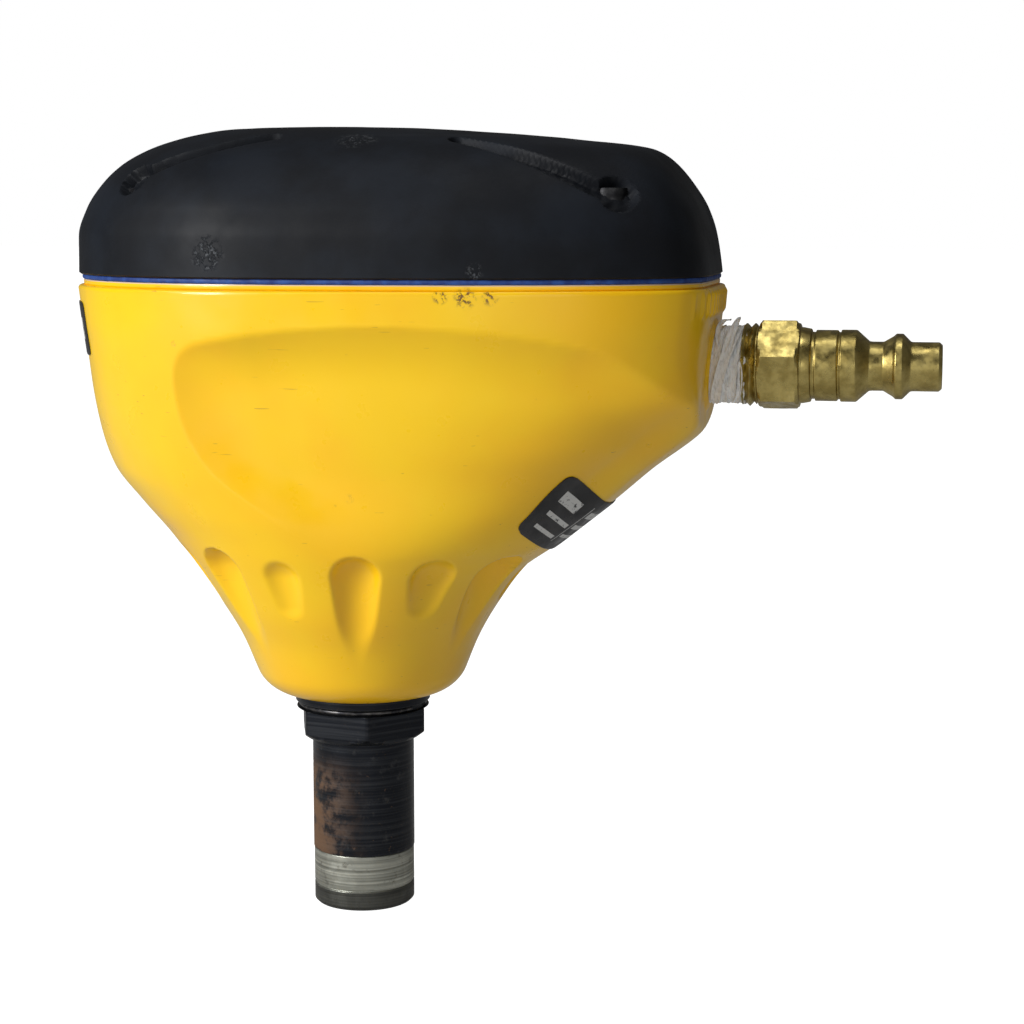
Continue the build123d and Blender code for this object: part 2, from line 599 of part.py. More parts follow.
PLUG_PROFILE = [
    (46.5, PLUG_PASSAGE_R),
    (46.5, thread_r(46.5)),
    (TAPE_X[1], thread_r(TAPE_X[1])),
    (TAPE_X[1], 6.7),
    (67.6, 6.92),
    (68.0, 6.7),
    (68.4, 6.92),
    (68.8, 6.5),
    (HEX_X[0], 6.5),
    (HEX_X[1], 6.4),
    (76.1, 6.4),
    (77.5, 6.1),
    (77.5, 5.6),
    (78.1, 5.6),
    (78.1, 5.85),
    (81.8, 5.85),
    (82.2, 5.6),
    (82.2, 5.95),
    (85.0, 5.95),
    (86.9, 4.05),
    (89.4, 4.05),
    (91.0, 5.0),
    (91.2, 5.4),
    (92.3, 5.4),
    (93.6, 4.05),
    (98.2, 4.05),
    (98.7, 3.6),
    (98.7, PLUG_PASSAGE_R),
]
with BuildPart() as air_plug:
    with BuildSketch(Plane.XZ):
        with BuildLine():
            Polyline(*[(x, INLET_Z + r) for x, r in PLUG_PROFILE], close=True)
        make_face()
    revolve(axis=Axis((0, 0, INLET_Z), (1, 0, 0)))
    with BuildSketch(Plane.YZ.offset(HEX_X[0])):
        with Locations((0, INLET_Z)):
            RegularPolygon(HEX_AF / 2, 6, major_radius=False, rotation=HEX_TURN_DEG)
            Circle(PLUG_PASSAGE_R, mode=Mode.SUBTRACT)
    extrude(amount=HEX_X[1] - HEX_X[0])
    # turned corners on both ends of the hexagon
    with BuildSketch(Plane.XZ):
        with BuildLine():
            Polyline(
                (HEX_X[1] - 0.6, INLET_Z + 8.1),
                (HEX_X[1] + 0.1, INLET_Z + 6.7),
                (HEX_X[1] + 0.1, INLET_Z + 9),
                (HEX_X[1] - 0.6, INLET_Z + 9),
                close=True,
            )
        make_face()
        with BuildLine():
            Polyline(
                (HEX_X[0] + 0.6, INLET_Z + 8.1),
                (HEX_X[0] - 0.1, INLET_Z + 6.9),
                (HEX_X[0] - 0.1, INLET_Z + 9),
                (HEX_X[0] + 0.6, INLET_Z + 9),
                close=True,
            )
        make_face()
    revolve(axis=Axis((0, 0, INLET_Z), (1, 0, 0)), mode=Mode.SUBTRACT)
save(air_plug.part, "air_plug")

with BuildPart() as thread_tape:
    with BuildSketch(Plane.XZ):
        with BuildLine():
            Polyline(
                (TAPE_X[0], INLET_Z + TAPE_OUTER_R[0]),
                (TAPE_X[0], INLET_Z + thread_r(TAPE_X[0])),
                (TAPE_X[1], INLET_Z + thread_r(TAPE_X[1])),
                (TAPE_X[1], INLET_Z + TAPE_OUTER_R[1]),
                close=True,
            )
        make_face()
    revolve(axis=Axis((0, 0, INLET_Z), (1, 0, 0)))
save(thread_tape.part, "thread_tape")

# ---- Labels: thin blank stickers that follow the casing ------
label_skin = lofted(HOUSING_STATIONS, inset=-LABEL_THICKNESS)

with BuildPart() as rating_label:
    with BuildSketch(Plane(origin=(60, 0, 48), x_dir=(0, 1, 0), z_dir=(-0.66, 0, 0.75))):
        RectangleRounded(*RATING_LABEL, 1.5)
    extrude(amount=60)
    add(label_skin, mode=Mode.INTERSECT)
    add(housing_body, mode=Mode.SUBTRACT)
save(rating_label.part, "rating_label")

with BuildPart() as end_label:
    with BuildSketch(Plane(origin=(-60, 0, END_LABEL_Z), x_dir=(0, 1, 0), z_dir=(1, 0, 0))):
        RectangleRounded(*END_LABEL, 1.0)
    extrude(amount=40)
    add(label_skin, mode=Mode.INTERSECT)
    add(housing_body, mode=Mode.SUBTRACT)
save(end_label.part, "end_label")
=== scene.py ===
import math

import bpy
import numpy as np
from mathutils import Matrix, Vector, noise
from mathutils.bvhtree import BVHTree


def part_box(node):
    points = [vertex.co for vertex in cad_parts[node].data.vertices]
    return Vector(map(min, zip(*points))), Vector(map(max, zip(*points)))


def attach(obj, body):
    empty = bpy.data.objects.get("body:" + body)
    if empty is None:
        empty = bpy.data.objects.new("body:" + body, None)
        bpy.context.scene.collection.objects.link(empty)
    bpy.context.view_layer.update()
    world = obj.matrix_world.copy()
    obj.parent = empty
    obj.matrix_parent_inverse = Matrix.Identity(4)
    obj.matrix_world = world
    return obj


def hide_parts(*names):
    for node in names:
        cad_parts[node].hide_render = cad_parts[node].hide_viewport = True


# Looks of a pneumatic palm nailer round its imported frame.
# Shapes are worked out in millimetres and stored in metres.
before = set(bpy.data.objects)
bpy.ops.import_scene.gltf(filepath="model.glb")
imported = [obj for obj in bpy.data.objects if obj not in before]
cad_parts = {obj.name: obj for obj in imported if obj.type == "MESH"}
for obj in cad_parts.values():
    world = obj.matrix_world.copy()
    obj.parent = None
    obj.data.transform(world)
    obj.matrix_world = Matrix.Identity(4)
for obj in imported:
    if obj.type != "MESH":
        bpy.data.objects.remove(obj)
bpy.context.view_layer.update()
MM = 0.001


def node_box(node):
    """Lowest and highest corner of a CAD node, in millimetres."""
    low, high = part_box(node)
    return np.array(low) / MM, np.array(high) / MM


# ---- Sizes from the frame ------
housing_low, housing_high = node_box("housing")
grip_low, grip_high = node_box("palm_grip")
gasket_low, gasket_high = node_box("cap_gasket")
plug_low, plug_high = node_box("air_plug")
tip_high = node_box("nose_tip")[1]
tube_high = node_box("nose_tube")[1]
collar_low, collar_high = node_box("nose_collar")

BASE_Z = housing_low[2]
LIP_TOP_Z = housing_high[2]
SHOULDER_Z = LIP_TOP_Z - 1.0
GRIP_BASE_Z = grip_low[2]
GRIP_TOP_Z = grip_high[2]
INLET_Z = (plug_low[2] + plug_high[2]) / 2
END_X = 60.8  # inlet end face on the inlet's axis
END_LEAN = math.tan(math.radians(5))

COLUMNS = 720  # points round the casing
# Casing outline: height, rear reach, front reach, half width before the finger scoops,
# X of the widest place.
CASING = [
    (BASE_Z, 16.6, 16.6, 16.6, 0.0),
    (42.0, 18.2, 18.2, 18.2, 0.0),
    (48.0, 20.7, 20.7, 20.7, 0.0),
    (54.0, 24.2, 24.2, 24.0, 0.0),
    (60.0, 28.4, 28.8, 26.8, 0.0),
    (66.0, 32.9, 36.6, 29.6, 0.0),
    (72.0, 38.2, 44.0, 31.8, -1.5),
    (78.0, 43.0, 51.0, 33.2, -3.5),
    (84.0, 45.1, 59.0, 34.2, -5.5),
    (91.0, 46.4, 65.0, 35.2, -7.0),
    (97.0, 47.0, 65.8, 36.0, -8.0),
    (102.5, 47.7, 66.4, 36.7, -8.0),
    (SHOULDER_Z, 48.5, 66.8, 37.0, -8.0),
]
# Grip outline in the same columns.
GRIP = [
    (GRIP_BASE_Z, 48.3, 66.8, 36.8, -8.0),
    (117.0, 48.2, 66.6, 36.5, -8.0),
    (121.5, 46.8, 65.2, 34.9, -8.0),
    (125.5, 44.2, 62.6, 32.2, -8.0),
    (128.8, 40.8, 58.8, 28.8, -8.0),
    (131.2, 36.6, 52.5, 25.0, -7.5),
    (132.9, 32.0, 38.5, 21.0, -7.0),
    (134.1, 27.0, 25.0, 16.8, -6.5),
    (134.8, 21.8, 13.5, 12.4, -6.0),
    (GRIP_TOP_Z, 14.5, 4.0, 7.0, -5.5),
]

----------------

→ Task requirements: All lines above from the one containing "# ---- Labels: thin" to the one containing "bpy.context.scene.collection.objects.link(empty)" must be repeated exactly, both lines included, and no others.

→ In response:
# ---- Labels: thin blank stickers that follow the casing ------
label_skin = lofted(HOUSING_STATIONS, inset=-LABEL_THICKNESS)

with BuildPart() as rating_label:
    with BuildSketch(Plane(origin=(60, 0, 48), x_dir=(0, 1, 0), z_dir=(-0.66, 0, 0.75))):
        RectangleRounded(*RATING_LABEL, 1.5)
    extrude(amount=60)
    add(label_skin, mode=Mode.INTERSECT)
    add(housing_body, mode=Mode.SUBTRACT)
save(rating_label.part, "rating_label")

with BuildPart() as end_label:
    with BuildSketch(Plane(origin=(-60, 0, END_LABEL_Z), x_dir=(0, 1, 0), z_dir=(1, 0, 0))):
        RectangleRounded(*END_LABEL, 1.0)
    extrude(amount=40)
    add(label_skin, mode=Mode.INTERSECT)
    add(housing_body, mode=Mode.SUBTRACT)
save(end_label.part, "end_label")
=== scene.py ===
import math

import bpy
import numpy as np
from mathutils import Matrix, Vector, noise
from mathutils.bvhtree import BVHTree


def part_box(node):
    points = [vertex.co for vertex in cad_parts[node].data.vertices]
    return Vector(map(min, zip(*points))), Vector(map(max, zip(*points)))


def attach(obj, body):
    empty = bpy.data.objects.get("body:" + body)
    if empty is None:
        empty = bpy.data.objects.new("body:" + body, None)
        bpy.context.scene.collection.objects.link(empty)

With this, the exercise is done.